Mr Miliband describes Mr Cameron as a “one-club golfer” who will not talk about the choice facing voters on 7 May, only about what might happen in a hung parliament afterwards.

4. He expected attacks from Rupert Murdoch

He was not “surprised” by the revelations that Rupert Murdoch berated journalists on his tabloid papers for not doing enough to stop Labour from winning the election. “I think they are worried", he said.

5. He admits that Labour has a problem in Scotland

Could the SNP surge deprive Labour of power? He comes close to saying it. “It is true that one less Labour MP in Scotland makes the danger of putting the Conservatives back in more significant… If you want a Labour government, you should vote Labour.”

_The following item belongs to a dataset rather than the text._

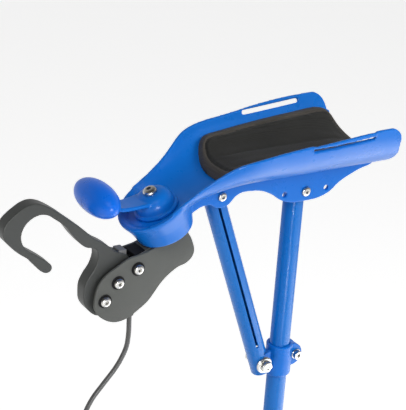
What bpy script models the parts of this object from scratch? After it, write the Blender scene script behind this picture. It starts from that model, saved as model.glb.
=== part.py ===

6. But he doesn't want to talk about it

Mr Miliband would rather talk about health. But is Labour’s performance on its home ground being hampered by the Tories’ pledge to inject another £8bn a year into the NHS by 2020? Mr Miliband argues he is “incredibly comfortable” with his party’s position.

7. And he doesn't want to talk about a pact with the SNP either

Mr Miliband declines to go further than his cautious formula of saying Labour would not join a formal coalition with the SNP – which Nicola Sturgeon is not seeking in any case. He deflects questions about an unofficial pact, arguing that it would be up to the SNP to decide whether to support a Labour Queen’s Speech.

8. Finally, this is what he has to say about his newfound status as a sex symbol

“I always thought that once we got to this campaign, it would be a chance to speak in a direct way to the British people about how I wanted to change the country,” he says.

He will let others judge his apparent transformation. “I am the same person I was three months ago,” he says.